Data extract:
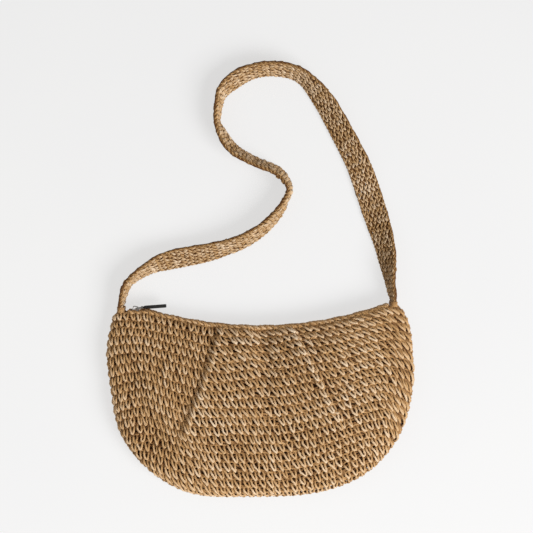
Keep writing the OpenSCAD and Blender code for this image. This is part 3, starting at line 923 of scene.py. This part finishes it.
# ---- Mouth edging and side seam ----

RIM_FRONT_Z, RIM_BACK_Z = 21.5 * MM, 4.5 * MM
RIM_TWIST = 13 * MM              # the length of one turn of the edging's two yarns
SCALLOP, SCALLOP_PITCH = 1.4 * MM, 8.6 * MM


def overcast(yarn, line, across, half_across, half_up, pitch, radius):
    """Yarn wound round a level line: half_across is its reach in the direction across, and half_up in +Z."""
    along = run_of(line)
    turns = along[-1] / pitch
    t = np.linspace(0, turns, int(turns * 14))
    angle = t * 2 * math.pi + 0.25 * np.sin(t * 2.3)
    s = t * pitch + 0.25 * pitch * np.sin(angle)
    wave = 1 + 0.07 * np.sin(t * 1.7) + 0.05 * np.sin(t * 4.1)
    reach = signed_pow(np.cos(angle), 0.7) * half_across * wave
    path = sample(line, along, s) + sample(across, along, s) * reach[:, None]
    path[:, 2] += signed_pow(np.sin(angle), 0.7) * half_up * wave
    yarn.add(path, radius, 0.3 + 0.06 * np.sin(t * 5.3))


def make_rim(name, cad_node, z):
    """The mouth's edging: slip stitches, which look like two thick yarns laid round each other."""
    low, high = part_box(cad_node)
    x = np.linspace(low.x + 1 * MM, high.x - 1 * MM, 900)
    y = tilt(x, mouth_y(x)) - 2.1 * MM + 0.3 * MM * np.sin(x * 260)
    if z > MID_Z:
        y = y - 1.3 * MM * bell(x, -126 * MM, 13 * MM)
    yarn = Yarn()
    for strand in (0, math.pi):
        turn = x * 2 * math.pi / RIM_TWIST + strand + 0.4 * np.sin(x * 180)
        path = np.stack([x, y + 1.05 * MM * np.cos(turn), z + 1.2 * MM * np.sin(turn)], 1)
        yarn.add(path, 1.25 * MM, 0.4 + 0.08 * np.sin(x * 400 + strand))
    level = np.full(len(x), z)
    yarn.add(np.stack([x, y - 1.5 * MM, level], 1), 1.1 * MM, 0.3)
    line = np.stack([x, y - 0.3 * MM, level], 1)
    across = np.tile([0, 1.0, 0], (len(x), 1))
    overcast(yarn, line, across, 1.7 * MM, 1.9 * MM, 6.5 * MM, 0.85 * MM)
    straw_piece(yarn, name, cad_node)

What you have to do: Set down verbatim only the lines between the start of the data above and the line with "yarn.add(path, radius, 0.3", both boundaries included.

Result for this task:
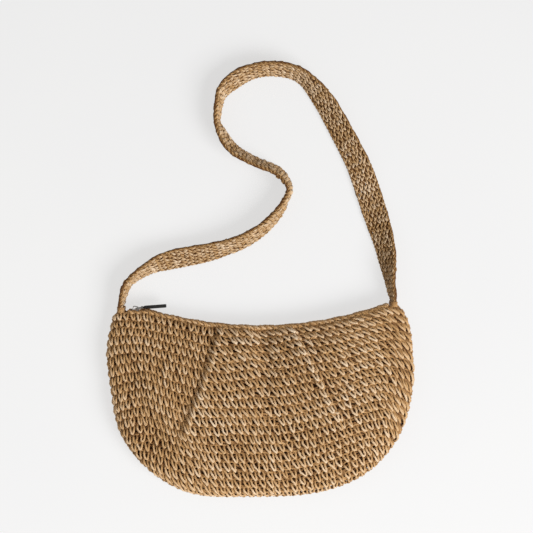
Keep writing the OpenSCAD and Blender code for this image. This is part 3, starting at line 923 of scene.py. This part finishes it.
# ---- Mouth edging and side seam ----

RIM_FRONT_Z, RIM_BACK_Z = 21.5 * MM, 4.5 * MM
RIM_TWIST = 13 * MM              # the length of one turn of the edging's two yarns
SCALLOP, SCALLOP_PITCH = 1.4 * MM, 8.6 * MM


def overcast(yarn, line, across, half_across, half_up, pitch, radius):
    """Yarn wound round a level line: half_across is its reach in the direction across, and half_up in +Z."""
    along = run_of(line)
    turns = along[-1] / pitch
    t = np.linspace(0, turns, int(turns * 14))
    angle = t * 2 * math.pi + 0.25 * np.sin(t * 2.3)
    s = t * pitch + 0.25 * pitch * np.sin(angle)
    wave = 1 + 0.07 * np.sin(t * 1.7) + 0.05 * np.sin(t * 4.1)
    reach = signed_pow(np.cos(angle), 0.7) * half_across * wave
    path = sample(line, along, s) + sample(across, along, s) * reach[:, None]
    path[:, 2] += signed_pow(np.sin(angle), 0.7) * half_up * wave
    yarn.add(path, radius, 0.3 + 0.06 * np.sin(t * 5.3))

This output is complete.